Saturday, December 01, 2007

book review - Faceless Killers


The first two chapters of the first in the ten book series of Kurt Wallander novels by Henning Mankell grabs you and sucks you into a story with a force that rarely lessens throughout the entire book.

“’What are you doing?” she says, and he can tell that she’s annoyed.
As he replies, he feels sure. The terror is real.
‘The mare isn’t whinnying,” he says, sitting down on the edge of the bed. ‘And the Lovgrens’ kitchen window is wide open. And someone is shouting.’
She sits up in bed.
‘What did you say?’
He doesn’t want to answer, but now he’s sure it wasn’t a bird that he heard.
‘It’s Johannes or Maria,’ he says. ‘One of them is calling for help.’
She gets out of bed and goes over to the window. Big and wide, she stands there in her white nightgown and looks out in the dark.
‘The kitchen window isn’t open,’ she whispers. ‘It’s smashed.’”


Important throughout the book is the landscape and the weather so on one of the first couple of pages there is a map of the local area with the main towns and an idea of the location of the landmarks that start to get mentioned in the book. Most of the time there is a threat of snow that keeps the main character Kurt Wallander occupied as it seems to be a barometer for his mood and health.

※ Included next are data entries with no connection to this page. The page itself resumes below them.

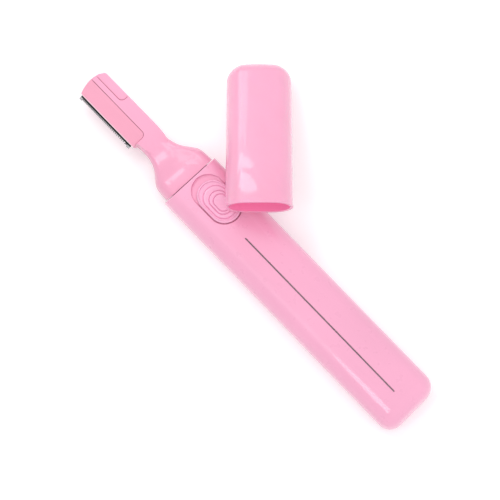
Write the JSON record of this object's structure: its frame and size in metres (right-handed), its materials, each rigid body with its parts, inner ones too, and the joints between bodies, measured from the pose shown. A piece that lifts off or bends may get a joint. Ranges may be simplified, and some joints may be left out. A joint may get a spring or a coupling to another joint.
{
  "type": "electric eyebrow trimmer",
  "caption": "Slim battery eyebrow trimmer lying on its back: flat rounded handle with a slide switch, a narrow comb-bladed head, and its cap leant on it.",
  "frame": {"origin": "point on the handle's flat back, on its centre line, half-way between the head's tip and the butt", "axes": "-X toward the head's tip, -Y toward the blades, +Z out of the front face with the switch"},
  "size_m": [0.1464, 0.0568, 0.0281],
  "materials": {
    "shell_plastic": "opaque pink, soft gloss",
    "head_plastic": "opaque light pink, soft gloss",
    "plate_plastic": "opaque pink, soft gloss",
    "cap_plastic": "opaque pink, high gloss",
    "knob_plastic": "opaque light pink, satin",
    "trim_metal": "silver foil line",
    "blade_steel": "ground stainless steel",
    "steel": "plain steel",
    "spring_metal": "nickel plated",
    "brass": "stamped strip",
    "copper": "copper alloy strip",
    "white_plastic": "moulded, matt",
    "dark_plastic": "moulded, matt",
    "cell_jacket": "plain sleeve over a metal can"
  },
  "bodies": {
    "handle": {"front_shell": "shell_plastic", "back_shell": "shell_plastic", "trim_line": "trim_metal", "case_screw_1": "steel", "case_screw_2": "steel", "chassis": "white_plastic", "lever_pivot_pin": "steel", "motor_can": "steel", "motor_bushing": "brass", "motor_end_cap": "dark_plastic", "battery_cell": "cell_jacket", "negative_spring": "spring_metal", "negative_contact": "spring_metal", "negative_strip": "brass", "positive_strip": "brass", "switch_strip": "brass", "head_front_half": "head_plastic", "head_back_half": "head_plastic", "fixed_blade": "blade_steel", "blade_plate": "plate_plastic"},
    "rotor": {"motor_rotor": "steel", "eccentric_cam": "white_plastic"},
    "lever": {"drive_lever": "white_plastic"},
    "blade": {"drive_rod": "steel", "blade_carrier": "white_plastic", "moving_blade": "blade_steel"},
    "switch": {"switch_knob": "knob_plastic", "switch_carriage": "dark_plastic", "switch_contact": "copper"},
    "cover": {"battery_cover": "shell_plastic"},
    "cap": {"cap": "cap_plastic"}
  },
  "joints": [
    {"name": "motor_spin", "type": "hinge", "parent": "handle", "child": "rotor", "pos_m": [-0.00747, 0, 0.0065], "axis": [1, 0, 0], "continuous": true},
    {"name": "lever_swing", "type": "hinge", "parent": "handle", "child": "lever", "pos_m": [-0.01868, 0, 0.0065], "axis": [0, 0, 1], "range_deg": [-7.25, 7.25]},
    {"name": "blade_slide", "type": "slide", "parent": "handle", "child": "blade", "axis": [1, 0, 0], "range_m": [-0.00043, 0.00043]},
    {"name": "switch_slide", "type": "slide", "parent": "handle", "child": "switch", "axis": [-1, 0, 0], "range_m": [0, 0.002]},
    {"name": "battery_cover_slide", "type": "slide", "parent": "handle", "child": "cover", "axis": [1, 0, 0], "range_m": [0, 0.06]},
    {"name": "cap_lift", "type": "slide", "parent": "handle", "child": "cap", "axis": [0, 0, 1], "range_m": [0, 0.04]}
  ],
  "couplings": [
    {"joint": "lever_swing", "follows": "blade_slide", "rad_per_m": 294.12}
  ]
}
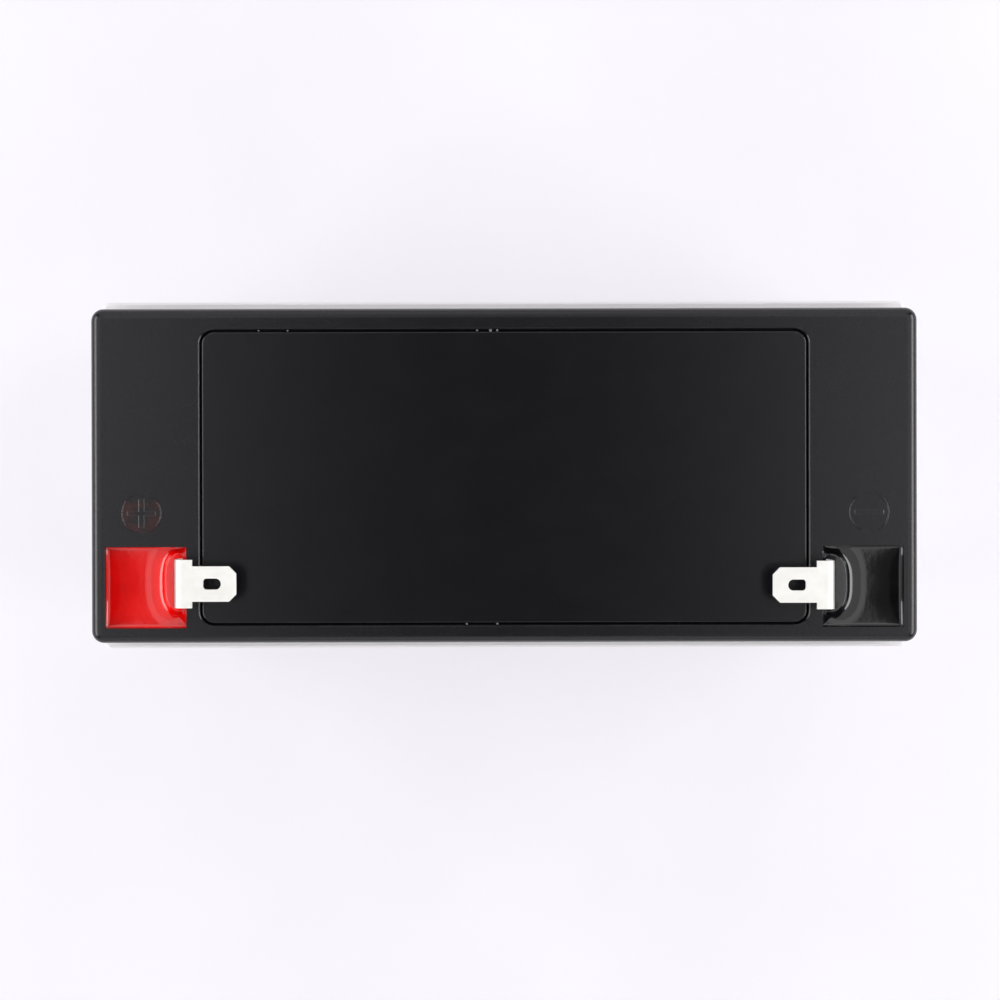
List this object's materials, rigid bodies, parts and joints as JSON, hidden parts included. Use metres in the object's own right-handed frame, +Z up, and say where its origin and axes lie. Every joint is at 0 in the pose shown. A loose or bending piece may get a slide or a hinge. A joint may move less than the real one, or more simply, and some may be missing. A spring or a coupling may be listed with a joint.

But what keeps this story going is not just the brutal murder of two old people who lived on a farm but the fact that there does not seem to be a motive for it. The police are left scrambling in the dark and because Wallander’s boss is on holiday he gets to pick up the case and the responsibility for managing the team of policemen who he deploys to try and discover what happened to the old couple.

Along with the case unfolding, which it does painfully slowly, there is plenty of opportunity to introduce Wallander. He is a divorced father of one, a 19-year-old girl Linda who he has never really managed to get close to since he discovered her trying to commit suicide when she was 15. His wife has left him not for another man but because life with him was unbearable and his father is on the brink of going senile and for some reason hates the fact his son became a policeman.

Wallander is in his early forties, likes classical music and a drink and has an eye for women of a particular type. He has the instincts needed to crack crimes but more importantly the dogged determination not to let them go. His is ably abetted by his colleague Rydberg but he has cancer and by the end of the book is on his way out of the picture. Other policemen come and go but the burden of solving the case falls on Wallander’s shoulders.

Where this works so well is that Mankell introduces a second crime to not only keep boredom from the door but also demonstrate just how successful Wallander is with a race hate murder involving an ex-Policeman.

All of the police procedures are here with the pain and annoyance of press conferences, the battles with the prosecutor to get warrants and arrests. It makes it clear the frustration with not only trying to find a couple of unknown killers but also how it can become a bogged down process just filling in the paperwork.

The final section of any thriller has to get you galloping through the pages breathless as the final page comes. This does get you going with the breakthrough in the case coming months after everyone else has given up. When they do manage to get the men the sense of relief and the story all falling into place is evident for Wallander who has by that time managed to at least comes to terms with his divorce and father’s decline in health.

Of course a test of any good thriller, particularly one that is the first of a ten part series is whether or not you would read anymore.